### Provided data
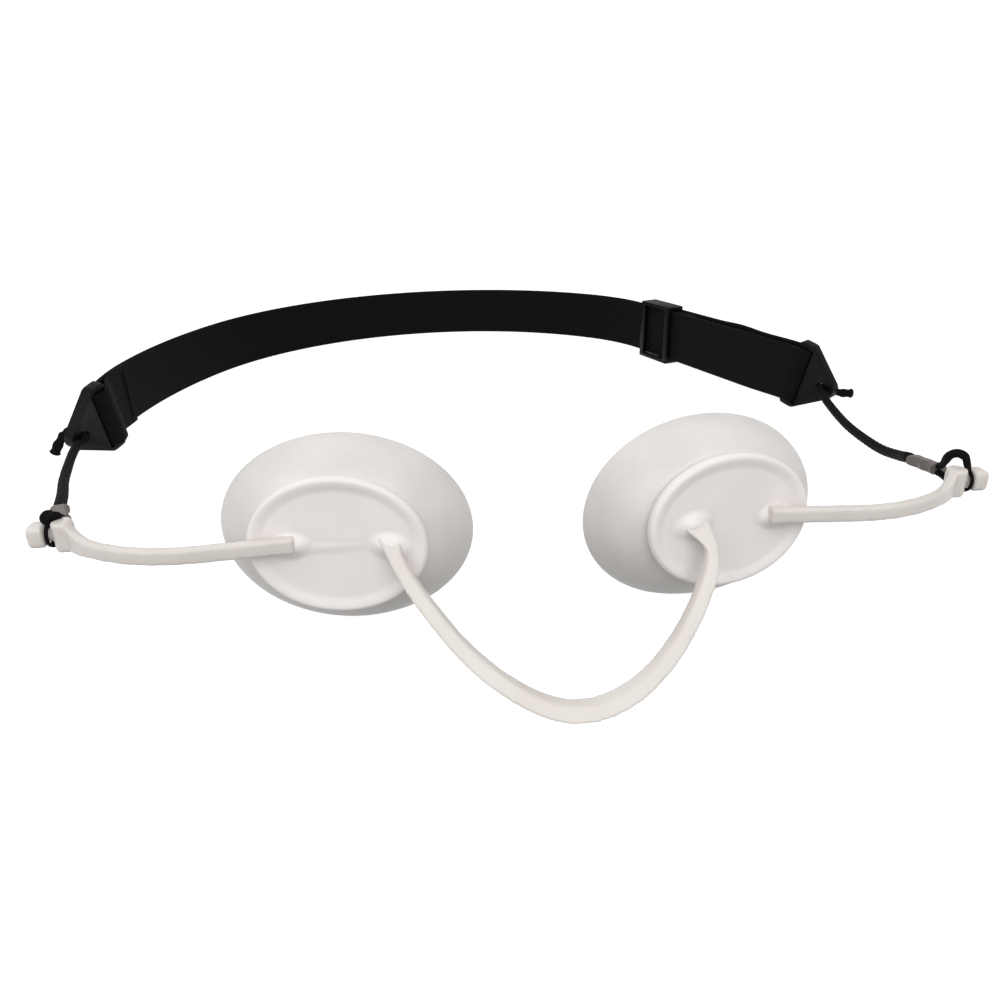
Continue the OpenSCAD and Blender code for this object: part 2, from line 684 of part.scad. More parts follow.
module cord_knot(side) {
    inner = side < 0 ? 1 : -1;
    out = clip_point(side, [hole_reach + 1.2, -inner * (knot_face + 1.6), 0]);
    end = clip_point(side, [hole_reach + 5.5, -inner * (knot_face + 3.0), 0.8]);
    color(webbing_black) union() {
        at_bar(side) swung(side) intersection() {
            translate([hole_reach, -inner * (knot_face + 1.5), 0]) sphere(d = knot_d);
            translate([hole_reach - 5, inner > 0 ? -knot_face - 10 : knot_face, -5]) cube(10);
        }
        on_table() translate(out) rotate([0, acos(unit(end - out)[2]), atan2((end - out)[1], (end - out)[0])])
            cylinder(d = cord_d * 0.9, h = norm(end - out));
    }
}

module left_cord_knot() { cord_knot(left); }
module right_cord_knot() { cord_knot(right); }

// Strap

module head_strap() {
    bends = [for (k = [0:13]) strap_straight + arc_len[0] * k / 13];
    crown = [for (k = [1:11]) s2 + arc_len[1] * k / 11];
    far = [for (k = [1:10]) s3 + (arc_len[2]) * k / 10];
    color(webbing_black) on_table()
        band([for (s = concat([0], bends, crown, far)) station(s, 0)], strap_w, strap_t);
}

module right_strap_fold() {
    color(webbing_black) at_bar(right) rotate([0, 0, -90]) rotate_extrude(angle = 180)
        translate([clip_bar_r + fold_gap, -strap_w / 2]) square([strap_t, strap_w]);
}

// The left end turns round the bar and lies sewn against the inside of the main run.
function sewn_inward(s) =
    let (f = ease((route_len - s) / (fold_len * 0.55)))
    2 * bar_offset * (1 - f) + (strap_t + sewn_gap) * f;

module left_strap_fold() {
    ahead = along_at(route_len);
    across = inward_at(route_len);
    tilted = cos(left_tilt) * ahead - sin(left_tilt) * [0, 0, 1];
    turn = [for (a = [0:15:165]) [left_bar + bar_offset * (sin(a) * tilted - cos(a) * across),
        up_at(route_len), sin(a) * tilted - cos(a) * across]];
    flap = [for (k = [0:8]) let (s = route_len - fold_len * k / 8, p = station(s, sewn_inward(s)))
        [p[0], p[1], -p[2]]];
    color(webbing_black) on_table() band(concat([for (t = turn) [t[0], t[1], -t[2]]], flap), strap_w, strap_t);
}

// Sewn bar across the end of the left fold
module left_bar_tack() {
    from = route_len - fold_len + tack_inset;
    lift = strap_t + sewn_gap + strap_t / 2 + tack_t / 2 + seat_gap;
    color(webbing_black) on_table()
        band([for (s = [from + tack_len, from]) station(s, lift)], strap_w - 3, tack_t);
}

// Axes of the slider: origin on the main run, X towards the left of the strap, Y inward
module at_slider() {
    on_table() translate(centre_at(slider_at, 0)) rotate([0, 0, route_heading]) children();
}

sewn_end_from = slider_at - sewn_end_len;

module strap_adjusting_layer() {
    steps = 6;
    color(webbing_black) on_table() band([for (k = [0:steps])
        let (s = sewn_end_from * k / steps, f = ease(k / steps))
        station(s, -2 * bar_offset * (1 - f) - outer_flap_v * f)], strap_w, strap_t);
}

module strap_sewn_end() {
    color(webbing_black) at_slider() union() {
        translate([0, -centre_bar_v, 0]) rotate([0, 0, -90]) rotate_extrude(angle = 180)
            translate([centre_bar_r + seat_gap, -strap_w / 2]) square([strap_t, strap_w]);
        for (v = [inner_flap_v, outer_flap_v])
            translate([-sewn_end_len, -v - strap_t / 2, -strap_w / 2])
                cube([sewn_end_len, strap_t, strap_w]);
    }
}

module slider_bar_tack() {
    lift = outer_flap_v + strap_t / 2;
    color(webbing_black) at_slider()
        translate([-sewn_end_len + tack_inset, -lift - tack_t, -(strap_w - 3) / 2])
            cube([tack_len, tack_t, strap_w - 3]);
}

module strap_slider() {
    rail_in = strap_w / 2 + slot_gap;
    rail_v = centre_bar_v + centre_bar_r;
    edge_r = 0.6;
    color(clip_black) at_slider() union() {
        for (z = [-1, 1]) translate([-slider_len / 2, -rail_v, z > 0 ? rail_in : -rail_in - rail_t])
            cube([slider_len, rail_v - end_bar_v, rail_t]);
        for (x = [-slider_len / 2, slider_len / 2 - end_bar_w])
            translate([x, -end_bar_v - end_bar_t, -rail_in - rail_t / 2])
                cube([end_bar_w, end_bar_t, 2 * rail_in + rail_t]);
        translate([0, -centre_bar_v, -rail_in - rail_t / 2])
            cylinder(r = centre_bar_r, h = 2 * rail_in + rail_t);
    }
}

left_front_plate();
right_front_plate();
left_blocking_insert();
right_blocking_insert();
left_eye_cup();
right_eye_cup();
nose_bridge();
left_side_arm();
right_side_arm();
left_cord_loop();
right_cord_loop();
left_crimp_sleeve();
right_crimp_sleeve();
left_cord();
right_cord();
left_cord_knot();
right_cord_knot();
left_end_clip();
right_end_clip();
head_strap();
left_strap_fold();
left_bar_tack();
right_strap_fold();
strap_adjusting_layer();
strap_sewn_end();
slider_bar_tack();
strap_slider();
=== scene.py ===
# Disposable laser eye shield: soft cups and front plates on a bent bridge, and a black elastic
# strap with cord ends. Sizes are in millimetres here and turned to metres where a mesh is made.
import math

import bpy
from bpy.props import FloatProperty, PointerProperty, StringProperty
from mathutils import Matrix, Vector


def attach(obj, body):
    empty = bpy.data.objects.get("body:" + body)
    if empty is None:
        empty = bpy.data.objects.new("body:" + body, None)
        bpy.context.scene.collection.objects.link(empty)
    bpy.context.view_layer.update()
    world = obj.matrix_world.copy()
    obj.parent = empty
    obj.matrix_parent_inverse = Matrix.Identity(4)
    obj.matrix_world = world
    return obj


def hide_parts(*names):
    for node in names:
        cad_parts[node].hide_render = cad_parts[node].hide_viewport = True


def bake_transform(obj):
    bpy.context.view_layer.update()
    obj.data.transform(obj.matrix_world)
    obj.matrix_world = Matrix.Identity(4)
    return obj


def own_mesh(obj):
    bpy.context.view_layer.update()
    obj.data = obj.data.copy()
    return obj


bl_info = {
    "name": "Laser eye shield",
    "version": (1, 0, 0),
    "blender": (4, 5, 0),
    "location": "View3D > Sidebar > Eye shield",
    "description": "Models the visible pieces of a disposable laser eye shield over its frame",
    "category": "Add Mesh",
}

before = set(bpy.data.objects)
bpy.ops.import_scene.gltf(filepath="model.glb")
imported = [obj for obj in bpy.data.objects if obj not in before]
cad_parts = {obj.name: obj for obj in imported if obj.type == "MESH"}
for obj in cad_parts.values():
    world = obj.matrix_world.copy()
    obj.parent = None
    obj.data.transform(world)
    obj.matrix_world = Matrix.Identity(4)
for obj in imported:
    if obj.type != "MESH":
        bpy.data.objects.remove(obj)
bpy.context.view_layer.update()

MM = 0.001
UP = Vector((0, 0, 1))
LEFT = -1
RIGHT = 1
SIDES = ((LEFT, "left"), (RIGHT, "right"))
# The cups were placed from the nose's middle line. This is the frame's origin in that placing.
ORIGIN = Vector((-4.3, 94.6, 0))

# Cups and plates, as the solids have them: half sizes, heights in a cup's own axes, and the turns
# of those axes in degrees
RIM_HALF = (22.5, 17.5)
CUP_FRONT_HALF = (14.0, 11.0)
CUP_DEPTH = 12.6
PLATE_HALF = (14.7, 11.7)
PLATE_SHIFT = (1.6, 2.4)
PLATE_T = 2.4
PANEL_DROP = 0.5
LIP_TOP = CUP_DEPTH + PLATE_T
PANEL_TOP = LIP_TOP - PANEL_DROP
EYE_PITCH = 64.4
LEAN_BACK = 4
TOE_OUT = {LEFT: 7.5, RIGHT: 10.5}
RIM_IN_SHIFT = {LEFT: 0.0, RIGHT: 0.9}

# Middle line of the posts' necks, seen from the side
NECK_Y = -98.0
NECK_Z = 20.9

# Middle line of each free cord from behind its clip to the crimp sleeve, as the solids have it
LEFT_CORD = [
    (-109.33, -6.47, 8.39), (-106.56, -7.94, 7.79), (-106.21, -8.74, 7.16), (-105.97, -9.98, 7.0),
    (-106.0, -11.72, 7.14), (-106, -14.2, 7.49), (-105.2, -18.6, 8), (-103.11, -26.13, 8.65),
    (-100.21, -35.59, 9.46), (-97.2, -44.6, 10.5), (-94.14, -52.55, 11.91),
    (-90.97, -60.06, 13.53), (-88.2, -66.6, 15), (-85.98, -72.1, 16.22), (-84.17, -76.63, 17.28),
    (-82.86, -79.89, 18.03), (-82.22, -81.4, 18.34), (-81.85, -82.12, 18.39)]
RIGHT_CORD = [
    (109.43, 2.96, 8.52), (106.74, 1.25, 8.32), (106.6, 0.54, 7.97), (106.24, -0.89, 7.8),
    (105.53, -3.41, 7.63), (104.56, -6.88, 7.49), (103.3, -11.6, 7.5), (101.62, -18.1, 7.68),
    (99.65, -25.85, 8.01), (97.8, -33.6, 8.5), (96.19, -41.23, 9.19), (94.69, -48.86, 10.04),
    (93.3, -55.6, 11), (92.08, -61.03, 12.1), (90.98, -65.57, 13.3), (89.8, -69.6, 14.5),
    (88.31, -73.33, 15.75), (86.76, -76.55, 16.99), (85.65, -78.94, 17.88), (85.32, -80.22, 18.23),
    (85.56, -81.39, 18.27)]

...

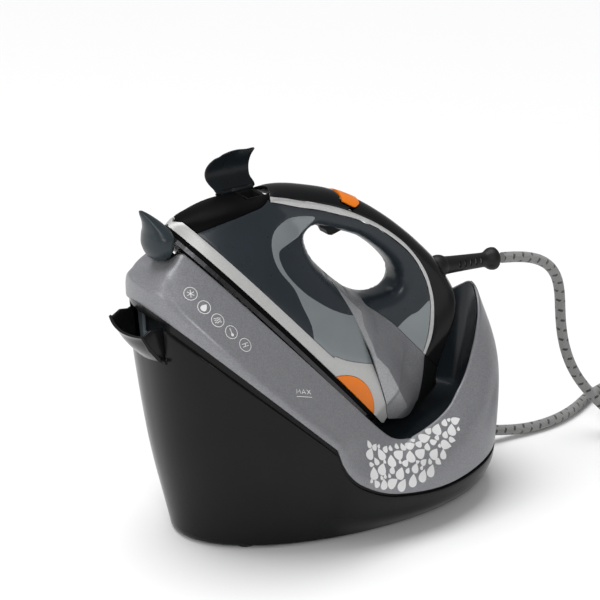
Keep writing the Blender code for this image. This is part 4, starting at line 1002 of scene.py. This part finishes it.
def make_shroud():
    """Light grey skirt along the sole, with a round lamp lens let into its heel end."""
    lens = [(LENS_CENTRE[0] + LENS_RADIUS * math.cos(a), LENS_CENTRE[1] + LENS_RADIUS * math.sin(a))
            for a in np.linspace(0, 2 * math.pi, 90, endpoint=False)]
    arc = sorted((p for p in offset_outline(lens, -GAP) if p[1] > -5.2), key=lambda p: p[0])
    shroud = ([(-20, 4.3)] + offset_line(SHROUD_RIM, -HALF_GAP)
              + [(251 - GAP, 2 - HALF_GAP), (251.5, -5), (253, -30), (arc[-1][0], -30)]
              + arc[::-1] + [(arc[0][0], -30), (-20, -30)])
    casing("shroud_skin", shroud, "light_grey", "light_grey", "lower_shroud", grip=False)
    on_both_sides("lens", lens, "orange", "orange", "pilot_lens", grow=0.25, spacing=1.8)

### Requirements
Above are the records. Copy the lines beginning at the one that has "left_front_plate();" and ending with the one that has "obj.data = obj.data.copy()", unchanged.

### Written response
left_front_plate();
right_front_plate();
left_blocking_insert();
right_blocking_insert();
left_eye_cup();
right_eye_cup();
nose_bridge();
left_side_arm();
right_side_arm();
left_cord_loop();
right_cord_loop();
left_crimp_sleeve();
right_crimp_sleeve();
left_cord();
right_cord();
left_cord_knot();
right_cord_knot();
left_end_clip();
right_end_clip();
head_strap();
left_strap_fold();
left_bar_tack();
right_strap_fold();
strap_adjusting_layer();
strap_sewn_end();
slider_bar_tack();
strap_slider();
=== scene.py ===
# Disposable laser eye shield: soft cups and front plates on a bent bridge, and a black elastic
# strap with cord ends. Sizes are in millimetres here and turned to metres where a mesh is made.
import math

import bpy
from bpy.props import FloatProperty, PointerProperty, StringProperty
from mathutils import Matrix, Vector


def attach(obj, body):
    empty = bpy.data.objects.get("body:" + body)
    if empty is None:
        empty = bpy.data.objects.new("body:" + body, None)
        bpy.context.scene.collection.objects.link(empty)
    bpy.context.view_layer.update()
    world = obj.matrix_world.copy()
    obj.parent = empty
    obj.matrix_parent_inverse = Matrix.Identity(4)
    obj.matrix_world = world
    return obj


def hide_parts(*names):
    for node in names:
        cad_parts[node].hide_render = cad_parts[node].hide_viewport = True


def bake_transform(obj):
    bpy.context.view_layer.update()
    obj.data.transform(obj.matrix_world)
    obj.matrix_world = Matrix.Identity(4)
    return obj


def own_mesh(obj):
    bpy.context.view_layer.update()
    obj.data = obj.data.copy()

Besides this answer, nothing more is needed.